### [TASK STATEMENT]
Reproduce exactly the section that begins at the line containing "for name, (line, half)" and ends at the line containing "# moss, and", both lines included; omit all other lines.
>> Start EXERCISE DATA
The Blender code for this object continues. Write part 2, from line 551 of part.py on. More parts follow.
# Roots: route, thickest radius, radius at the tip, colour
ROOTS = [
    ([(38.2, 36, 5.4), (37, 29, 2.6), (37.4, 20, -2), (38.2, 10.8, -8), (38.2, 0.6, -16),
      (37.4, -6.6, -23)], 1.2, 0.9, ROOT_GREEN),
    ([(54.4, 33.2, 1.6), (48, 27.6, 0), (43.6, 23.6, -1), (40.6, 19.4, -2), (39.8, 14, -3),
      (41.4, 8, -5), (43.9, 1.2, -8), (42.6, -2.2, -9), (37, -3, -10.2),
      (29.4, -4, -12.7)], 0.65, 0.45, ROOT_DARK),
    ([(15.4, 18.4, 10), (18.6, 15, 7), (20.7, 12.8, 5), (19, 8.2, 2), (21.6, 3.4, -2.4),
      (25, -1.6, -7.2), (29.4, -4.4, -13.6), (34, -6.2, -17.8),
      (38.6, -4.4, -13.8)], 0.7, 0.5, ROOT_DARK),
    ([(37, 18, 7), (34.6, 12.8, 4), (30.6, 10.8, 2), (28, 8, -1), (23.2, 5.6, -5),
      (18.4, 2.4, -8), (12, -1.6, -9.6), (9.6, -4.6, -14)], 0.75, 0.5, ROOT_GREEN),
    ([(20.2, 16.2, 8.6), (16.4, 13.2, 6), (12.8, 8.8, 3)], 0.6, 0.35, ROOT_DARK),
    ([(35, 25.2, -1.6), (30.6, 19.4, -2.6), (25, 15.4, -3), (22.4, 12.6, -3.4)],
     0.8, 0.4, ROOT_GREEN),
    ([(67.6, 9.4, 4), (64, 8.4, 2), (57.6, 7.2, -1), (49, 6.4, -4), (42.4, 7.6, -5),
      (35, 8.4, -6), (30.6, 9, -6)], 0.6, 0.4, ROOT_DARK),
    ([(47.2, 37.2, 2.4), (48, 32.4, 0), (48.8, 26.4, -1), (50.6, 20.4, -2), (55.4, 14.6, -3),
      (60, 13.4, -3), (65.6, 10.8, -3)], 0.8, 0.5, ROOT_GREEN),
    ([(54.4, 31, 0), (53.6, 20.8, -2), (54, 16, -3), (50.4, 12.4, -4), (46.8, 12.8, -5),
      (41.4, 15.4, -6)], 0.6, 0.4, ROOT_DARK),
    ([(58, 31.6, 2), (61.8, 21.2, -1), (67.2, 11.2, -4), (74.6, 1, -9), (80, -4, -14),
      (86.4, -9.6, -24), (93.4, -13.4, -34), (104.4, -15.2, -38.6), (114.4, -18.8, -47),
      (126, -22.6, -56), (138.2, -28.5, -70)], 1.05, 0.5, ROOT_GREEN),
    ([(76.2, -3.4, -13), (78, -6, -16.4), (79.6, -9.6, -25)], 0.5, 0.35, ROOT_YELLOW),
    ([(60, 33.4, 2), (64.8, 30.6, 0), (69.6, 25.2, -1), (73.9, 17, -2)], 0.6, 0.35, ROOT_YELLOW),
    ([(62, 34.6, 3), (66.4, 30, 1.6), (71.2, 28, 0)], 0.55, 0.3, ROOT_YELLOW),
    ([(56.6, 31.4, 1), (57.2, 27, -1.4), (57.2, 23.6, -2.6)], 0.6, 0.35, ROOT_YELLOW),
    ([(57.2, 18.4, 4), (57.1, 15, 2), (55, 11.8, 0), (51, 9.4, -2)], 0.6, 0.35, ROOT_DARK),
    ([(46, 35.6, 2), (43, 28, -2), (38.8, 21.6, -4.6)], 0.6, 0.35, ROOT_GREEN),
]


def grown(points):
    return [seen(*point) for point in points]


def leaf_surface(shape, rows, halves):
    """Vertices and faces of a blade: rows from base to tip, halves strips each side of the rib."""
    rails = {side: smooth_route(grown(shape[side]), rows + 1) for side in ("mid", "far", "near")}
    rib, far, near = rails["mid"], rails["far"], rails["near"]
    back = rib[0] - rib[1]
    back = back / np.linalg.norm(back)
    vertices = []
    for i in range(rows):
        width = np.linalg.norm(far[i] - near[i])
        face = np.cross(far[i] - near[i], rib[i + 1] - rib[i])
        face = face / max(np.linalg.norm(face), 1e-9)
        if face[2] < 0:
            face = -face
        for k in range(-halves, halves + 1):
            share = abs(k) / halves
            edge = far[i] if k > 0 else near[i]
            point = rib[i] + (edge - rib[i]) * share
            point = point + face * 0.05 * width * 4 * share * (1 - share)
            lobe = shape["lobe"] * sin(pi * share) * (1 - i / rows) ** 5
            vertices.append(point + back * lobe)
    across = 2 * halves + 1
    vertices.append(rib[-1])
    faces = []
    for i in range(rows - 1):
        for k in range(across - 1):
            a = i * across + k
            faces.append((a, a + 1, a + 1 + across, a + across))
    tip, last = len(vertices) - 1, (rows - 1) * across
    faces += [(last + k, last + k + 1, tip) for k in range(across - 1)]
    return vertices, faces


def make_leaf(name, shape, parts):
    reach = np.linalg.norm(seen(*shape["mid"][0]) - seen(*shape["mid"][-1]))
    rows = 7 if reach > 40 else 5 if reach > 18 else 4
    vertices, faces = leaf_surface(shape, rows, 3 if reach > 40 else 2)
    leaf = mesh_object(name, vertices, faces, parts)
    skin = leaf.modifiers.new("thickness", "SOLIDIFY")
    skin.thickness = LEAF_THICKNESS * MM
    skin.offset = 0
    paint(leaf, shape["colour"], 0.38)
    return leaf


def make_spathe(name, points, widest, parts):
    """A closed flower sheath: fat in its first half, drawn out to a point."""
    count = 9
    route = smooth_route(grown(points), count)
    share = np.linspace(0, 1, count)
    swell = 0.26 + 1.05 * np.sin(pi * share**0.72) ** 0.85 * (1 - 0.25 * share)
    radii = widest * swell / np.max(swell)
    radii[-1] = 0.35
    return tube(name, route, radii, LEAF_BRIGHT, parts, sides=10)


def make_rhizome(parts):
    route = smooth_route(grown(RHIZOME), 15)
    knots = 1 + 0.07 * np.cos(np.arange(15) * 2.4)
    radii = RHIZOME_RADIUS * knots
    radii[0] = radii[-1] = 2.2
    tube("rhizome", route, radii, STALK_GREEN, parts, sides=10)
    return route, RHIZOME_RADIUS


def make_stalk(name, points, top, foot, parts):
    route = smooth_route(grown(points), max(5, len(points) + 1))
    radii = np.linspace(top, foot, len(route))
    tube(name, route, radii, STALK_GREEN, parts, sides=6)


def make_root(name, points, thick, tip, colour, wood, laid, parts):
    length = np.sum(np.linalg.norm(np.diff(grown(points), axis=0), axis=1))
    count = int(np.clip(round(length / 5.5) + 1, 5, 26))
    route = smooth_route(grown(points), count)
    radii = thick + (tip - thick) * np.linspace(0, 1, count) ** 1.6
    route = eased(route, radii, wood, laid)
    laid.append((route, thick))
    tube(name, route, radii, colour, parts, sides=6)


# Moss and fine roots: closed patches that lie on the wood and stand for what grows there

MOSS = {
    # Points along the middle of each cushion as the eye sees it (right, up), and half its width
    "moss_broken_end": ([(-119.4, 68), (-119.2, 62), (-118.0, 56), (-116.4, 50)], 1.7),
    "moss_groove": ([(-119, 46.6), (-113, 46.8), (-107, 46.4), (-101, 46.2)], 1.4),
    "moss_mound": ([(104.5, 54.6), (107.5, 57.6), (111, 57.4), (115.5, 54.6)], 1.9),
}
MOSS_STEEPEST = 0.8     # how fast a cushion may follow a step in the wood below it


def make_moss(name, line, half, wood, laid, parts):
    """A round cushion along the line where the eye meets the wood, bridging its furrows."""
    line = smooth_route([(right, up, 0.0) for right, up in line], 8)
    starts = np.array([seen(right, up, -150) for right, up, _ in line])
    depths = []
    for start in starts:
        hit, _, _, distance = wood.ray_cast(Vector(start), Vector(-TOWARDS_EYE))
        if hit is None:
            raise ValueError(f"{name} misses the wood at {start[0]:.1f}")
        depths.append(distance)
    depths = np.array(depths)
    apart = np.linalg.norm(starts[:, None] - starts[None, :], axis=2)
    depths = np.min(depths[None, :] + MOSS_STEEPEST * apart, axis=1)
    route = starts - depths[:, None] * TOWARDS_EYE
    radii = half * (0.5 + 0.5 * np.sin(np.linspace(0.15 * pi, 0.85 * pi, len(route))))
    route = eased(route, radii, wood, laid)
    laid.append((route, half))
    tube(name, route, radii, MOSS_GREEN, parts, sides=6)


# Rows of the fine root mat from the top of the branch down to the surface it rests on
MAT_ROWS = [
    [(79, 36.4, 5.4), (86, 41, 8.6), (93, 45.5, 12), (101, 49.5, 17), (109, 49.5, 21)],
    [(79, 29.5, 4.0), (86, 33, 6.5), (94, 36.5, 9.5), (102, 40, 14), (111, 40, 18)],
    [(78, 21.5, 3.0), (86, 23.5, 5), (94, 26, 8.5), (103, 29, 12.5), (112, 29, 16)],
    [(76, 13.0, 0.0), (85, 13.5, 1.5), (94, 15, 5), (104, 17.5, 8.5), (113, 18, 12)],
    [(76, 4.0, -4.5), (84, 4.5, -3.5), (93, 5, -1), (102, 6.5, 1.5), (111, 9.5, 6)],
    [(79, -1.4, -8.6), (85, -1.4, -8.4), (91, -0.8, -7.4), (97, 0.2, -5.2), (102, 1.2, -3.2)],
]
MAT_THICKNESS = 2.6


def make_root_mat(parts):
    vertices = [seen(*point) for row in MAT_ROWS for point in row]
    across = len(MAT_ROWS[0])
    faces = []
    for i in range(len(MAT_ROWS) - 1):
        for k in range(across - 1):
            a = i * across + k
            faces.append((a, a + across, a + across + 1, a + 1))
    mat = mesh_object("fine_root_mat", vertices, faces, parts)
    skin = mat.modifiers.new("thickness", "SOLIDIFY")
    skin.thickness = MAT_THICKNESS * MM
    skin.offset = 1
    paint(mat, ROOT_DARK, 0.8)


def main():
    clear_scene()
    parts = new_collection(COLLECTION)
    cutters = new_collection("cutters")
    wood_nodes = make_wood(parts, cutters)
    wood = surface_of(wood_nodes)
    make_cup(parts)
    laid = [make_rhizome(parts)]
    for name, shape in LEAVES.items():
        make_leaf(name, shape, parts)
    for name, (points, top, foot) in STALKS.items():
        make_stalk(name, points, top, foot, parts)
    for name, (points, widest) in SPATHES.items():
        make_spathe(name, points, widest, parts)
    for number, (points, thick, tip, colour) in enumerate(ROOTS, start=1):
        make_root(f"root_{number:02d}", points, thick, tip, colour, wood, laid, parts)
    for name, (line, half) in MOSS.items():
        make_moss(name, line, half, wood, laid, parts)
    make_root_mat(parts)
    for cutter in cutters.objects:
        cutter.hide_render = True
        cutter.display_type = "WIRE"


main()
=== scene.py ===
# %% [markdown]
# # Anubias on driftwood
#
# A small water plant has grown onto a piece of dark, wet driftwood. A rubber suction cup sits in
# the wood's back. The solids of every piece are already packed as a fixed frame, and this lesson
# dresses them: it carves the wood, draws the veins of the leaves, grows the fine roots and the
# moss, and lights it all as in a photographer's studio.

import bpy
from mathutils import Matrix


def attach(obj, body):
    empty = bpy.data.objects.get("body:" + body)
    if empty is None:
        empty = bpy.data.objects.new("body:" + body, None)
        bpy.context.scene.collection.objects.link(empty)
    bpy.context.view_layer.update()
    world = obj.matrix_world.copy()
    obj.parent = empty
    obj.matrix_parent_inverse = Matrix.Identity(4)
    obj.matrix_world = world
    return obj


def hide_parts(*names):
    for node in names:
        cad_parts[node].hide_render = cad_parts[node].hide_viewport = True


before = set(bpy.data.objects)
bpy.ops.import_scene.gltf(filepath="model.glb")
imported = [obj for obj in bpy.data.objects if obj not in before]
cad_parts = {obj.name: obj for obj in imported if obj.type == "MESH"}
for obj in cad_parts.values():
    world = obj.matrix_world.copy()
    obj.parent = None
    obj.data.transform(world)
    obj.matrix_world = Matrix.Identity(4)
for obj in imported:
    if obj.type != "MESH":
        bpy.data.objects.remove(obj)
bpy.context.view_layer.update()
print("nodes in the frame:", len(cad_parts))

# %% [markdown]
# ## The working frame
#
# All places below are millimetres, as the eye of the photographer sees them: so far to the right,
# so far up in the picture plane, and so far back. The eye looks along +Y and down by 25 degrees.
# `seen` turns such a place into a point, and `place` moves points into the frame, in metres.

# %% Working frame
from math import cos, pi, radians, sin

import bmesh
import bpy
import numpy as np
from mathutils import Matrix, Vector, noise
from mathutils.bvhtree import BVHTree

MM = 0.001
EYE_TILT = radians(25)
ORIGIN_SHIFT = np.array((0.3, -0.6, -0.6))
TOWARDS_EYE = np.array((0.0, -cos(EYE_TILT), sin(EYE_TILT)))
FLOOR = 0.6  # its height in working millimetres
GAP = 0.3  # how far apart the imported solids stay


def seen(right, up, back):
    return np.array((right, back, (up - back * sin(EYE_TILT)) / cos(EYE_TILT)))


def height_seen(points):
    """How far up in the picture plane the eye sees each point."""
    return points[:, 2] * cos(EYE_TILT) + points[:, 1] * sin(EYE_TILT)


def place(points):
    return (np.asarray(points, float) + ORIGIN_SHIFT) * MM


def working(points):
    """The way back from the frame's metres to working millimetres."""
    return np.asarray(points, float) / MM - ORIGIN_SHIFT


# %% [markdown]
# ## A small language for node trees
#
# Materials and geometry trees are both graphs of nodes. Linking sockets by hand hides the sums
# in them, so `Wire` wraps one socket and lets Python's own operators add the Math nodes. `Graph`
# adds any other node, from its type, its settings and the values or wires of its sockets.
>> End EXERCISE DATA
>> Start EXERCISE DATA
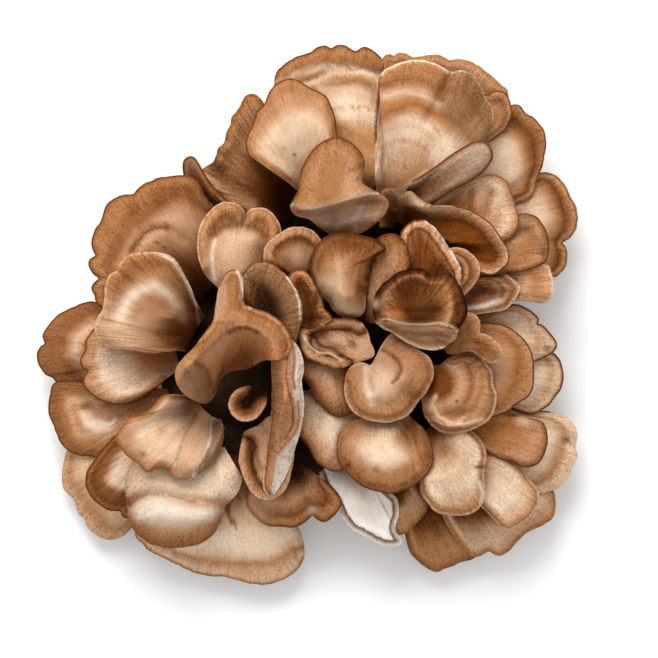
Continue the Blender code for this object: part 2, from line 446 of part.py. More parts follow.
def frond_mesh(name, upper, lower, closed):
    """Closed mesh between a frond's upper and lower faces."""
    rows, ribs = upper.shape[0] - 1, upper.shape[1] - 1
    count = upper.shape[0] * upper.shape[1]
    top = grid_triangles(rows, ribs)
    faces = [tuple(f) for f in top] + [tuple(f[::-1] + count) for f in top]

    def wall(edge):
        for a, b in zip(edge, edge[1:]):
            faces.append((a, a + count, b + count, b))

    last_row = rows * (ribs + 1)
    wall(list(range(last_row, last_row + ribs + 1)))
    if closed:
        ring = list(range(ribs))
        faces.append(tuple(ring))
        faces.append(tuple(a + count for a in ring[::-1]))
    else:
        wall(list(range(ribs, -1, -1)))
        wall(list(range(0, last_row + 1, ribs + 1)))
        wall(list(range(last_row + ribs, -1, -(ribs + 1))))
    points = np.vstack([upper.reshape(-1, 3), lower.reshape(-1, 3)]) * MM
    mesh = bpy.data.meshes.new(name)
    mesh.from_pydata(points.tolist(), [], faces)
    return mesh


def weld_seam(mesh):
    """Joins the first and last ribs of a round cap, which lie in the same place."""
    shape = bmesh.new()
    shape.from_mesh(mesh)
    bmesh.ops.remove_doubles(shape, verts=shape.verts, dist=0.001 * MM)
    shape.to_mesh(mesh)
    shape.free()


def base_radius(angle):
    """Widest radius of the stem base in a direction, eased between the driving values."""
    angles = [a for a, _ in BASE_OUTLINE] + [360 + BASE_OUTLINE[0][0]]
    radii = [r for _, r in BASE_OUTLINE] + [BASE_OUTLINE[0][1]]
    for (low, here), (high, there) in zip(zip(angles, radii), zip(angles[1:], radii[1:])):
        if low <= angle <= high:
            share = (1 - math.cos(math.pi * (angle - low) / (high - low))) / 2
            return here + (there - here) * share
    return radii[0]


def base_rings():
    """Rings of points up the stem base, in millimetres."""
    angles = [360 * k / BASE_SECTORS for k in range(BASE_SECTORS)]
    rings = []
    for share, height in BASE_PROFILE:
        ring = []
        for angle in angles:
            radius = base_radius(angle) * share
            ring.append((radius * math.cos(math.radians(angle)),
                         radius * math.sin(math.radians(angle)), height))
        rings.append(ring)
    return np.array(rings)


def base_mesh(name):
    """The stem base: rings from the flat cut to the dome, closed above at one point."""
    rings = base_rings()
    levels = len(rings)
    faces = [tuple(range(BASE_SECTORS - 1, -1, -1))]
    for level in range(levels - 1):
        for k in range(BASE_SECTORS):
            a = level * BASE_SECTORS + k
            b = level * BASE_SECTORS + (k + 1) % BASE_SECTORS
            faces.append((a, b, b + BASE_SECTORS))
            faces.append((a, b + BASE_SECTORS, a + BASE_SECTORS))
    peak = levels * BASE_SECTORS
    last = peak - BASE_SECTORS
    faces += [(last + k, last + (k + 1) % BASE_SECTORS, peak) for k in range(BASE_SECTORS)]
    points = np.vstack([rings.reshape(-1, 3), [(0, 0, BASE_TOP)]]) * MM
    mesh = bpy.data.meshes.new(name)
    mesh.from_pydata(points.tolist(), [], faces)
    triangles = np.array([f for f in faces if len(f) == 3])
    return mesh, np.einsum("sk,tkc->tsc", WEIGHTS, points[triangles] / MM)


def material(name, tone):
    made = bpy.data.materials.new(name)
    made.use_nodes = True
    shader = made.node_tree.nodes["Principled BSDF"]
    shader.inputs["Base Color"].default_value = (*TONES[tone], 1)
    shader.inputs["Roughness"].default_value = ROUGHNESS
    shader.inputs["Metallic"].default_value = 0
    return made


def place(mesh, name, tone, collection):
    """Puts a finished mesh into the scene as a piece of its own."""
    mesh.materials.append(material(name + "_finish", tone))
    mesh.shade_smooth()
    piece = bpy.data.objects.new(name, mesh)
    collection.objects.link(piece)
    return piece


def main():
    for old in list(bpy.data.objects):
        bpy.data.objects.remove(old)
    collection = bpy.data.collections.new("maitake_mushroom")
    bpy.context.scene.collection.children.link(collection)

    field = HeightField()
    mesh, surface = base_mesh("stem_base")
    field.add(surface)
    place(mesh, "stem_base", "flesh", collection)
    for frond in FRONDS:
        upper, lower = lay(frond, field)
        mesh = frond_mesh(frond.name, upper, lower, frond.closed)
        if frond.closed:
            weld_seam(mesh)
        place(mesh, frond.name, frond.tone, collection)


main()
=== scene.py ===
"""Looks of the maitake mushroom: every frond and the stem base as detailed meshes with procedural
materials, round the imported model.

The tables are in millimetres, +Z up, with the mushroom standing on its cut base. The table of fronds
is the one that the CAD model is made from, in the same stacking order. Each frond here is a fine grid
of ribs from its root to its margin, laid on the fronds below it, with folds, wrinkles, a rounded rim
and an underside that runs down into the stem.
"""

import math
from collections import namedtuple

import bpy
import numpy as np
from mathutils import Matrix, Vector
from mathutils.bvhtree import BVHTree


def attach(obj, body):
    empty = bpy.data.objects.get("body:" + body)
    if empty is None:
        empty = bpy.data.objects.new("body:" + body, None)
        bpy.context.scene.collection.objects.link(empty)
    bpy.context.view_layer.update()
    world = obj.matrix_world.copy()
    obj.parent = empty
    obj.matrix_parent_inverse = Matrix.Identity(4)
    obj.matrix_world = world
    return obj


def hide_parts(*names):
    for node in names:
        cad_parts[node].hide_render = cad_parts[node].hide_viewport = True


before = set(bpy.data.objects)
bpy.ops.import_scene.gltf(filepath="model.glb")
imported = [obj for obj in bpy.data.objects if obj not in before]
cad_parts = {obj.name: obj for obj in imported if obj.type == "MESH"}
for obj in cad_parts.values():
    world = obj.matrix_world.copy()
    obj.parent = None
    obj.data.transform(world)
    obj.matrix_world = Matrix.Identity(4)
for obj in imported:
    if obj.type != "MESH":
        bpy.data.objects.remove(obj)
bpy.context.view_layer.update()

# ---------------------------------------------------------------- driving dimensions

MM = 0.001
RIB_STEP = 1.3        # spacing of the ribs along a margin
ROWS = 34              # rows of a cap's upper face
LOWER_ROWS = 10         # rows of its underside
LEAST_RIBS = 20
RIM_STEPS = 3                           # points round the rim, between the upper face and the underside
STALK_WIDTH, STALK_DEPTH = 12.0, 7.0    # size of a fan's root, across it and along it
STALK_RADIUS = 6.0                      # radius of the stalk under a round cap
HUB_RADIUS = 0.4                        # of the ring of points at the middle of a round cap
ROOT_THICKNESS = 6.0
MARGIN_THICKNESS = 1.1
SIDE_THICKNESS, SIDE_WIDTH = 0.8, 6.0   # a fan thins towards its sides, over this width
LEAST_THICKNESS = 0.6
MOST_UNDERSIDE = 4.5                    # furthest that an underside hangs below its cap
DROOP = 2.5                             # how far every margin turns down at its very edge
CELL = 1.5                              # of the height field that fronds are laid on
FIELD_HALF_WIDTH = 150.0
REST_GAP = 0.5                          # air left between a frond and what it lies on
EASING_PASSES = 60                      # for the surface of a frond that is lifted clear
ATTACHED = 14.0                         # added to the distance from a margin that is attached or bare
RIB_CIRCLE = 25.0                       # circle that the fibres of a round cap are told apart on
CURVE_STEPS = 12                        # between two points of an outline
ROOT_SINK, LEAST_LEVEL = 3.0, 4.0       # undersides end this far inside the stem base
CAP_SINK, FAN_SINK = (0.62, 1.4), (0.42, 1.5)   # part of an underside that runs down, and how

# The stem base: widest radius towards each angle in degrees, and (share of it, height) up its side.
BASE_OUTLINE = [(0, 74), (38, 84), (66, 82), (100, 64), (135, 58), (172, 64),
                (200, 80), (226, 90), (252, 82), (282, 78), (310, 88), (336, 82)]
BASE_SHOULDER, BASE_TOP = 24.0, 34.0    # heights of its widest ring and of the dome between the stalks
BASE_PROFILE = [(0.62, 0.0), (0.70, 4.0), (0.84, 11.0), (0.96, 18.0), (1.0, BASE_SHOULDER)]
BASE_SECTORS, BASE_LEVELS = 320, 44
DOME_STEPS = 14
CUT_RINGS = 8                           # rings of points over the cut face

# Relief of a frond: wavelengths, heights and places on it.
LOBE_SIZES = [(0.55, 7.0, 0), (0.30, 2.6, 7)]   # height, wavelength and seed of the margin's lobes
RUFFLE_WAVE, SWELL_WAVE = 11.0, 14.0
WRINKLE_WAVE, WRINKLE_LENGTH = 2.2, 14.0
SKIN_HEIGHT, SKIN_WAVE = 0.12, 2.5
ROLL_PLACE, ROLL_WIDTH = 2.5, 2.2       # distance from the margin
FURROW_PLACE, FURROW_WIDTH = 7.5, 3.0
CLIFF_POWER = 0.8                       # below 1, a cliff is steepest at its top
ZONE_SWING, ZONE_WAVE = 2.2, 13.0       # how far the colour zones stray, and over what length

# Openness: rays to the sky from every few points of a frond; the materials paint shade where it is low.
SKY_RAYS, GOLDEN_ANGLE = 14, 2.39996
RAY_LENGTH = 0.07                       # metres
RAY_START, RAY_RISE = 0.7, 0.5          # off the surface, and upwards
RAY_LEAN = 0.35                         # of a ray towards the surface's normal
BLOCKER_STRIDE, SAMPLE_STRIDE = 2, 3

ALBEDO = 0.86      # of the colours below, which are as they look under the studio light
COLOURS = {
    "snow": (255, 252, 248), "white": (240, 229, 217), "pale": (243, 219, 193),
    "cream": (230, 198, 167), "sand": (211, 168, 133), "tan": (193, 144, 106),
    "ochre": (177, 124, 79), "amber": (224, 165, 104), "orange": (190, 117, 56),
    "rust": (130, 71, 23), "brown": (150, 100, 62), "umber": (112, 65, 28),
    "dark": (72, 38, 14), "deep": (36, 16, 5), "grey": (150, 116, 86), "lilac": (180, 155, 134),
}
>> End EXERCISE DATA
### [ANSWER]
    for name, (line, half) in MOSS.items():
        make_moss(name, line, half, wood, laid, parts)
    make_root_mat(parts)
    for cutter in cutters.objects:
        cutter.hide_render = True
        cutter.display_type = "WIRE"


main()
=== scene.py ===
# %% [markdown]
# # Anubias on driftwood
#
# A small water plant has grown onto a piece of dark, wet driftwood. A rubber suction cup sits in
# the wood's back. The solids of every piece are already packed as a fixed frame, and this lesson
# dresses them: it carves the wood, draws the veins of the leaves, grows the fine roots and the
# moss, and lights it all as in a photographer's studio.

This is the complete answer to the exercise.